しかし、多くの依頼を受ける中で交渉が必要な場面が出てきたということは、一筋縄ではいかないケースも少なくないということだろう。今後、会社を辞めるに辞められない人が、あまり費用をかけずに退職したい場合は、どうすれば良いのか。杉山弁護士にアドバイスを求めた。
「まず前提として、従業員が退職の意思を示した場合、企業はそれを阻害することができません。
ただし、注意すべき点として、従業員が引き継ぎを完全に拒否するなどして業務に大きな損害を与えた場合については、直近でも損害賠償が認められた判例があります。そのため、あまりに無責任でデタラメな辞め方はできません。
しかし、必要な情報(業務上のデータなど)を伝え、会社の備品をきちんと返却して辞めるのであれば、通常は損害賠償を請求されるような事態にはなかなかならないのが実情であり、本当に辞めるに辞められない状況というのも、かなり例外的な事例に、本来はとどまっていると思います」
その上で、もし企業が退職を容易に認めなかった場合について、杉山弁護士は次のように続ける。
「退職に際して報復的な手段までとってくるような企業は、どの道、退職代行業者の手に余る法律問題です。それは、弁護士に相談して交渉してください。

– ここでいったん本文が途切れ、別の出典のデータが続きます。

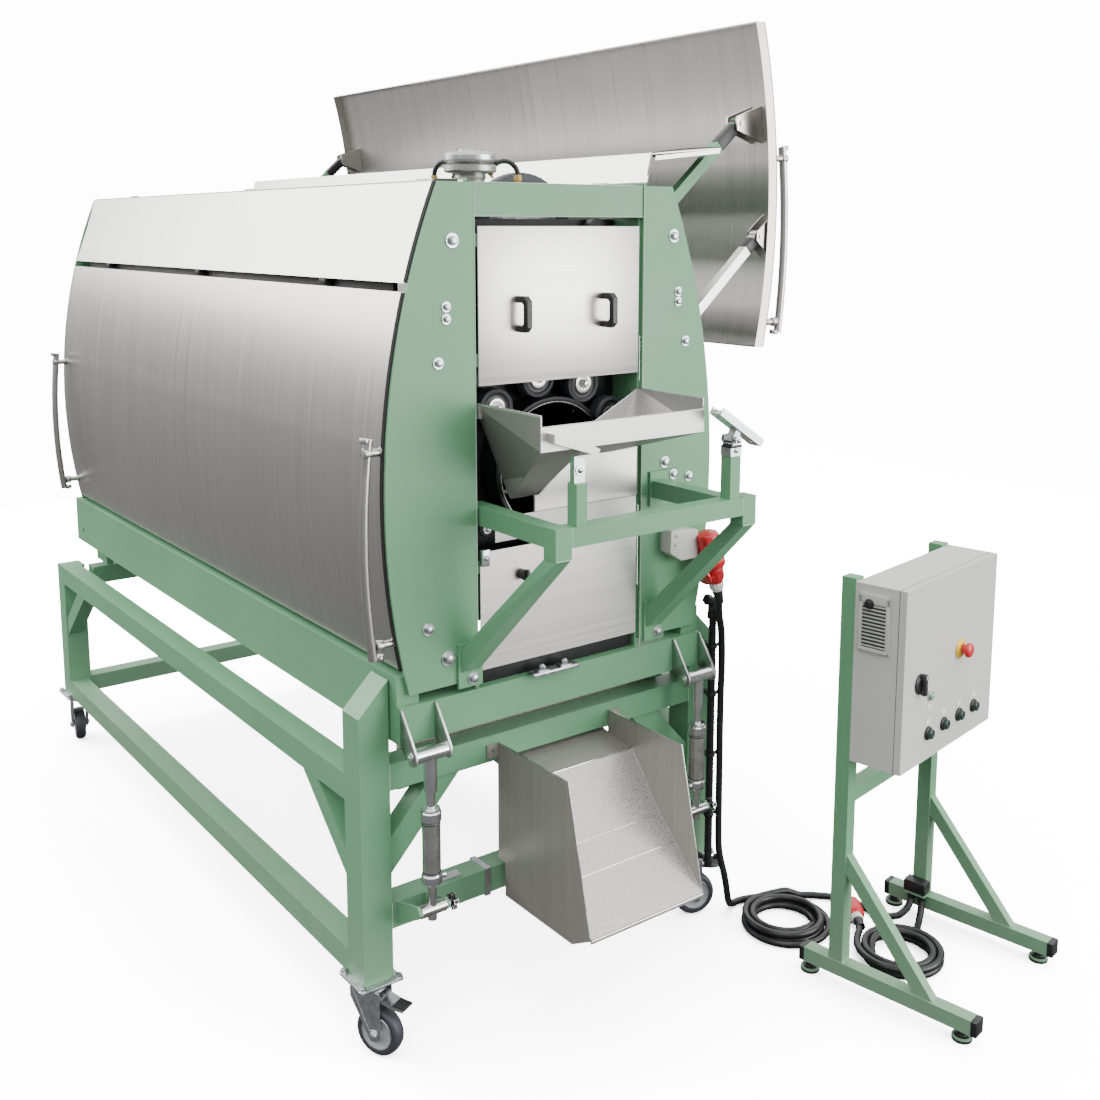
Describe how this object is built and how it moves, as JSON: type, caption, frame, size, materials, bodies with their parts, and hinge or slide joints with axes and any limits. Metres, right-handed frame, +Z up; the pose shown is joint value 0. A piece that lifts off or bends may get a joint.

たしかに費用はかかりますが、自身の安全や会社から受けるかもしれない請求と費用をてんびんにかけて、より合理的な選択をすることも、社会人として必要な判断です」
今回の家宅捜索は、安価な手軽さと、法律の専門性との間で揺れ動いてきた退職代行市場の転換点となるだろう。退職の自由は守られつつも、その手続きを代行するサービスのあり方は、今後、大きな見直しを迫られることになりそうだ。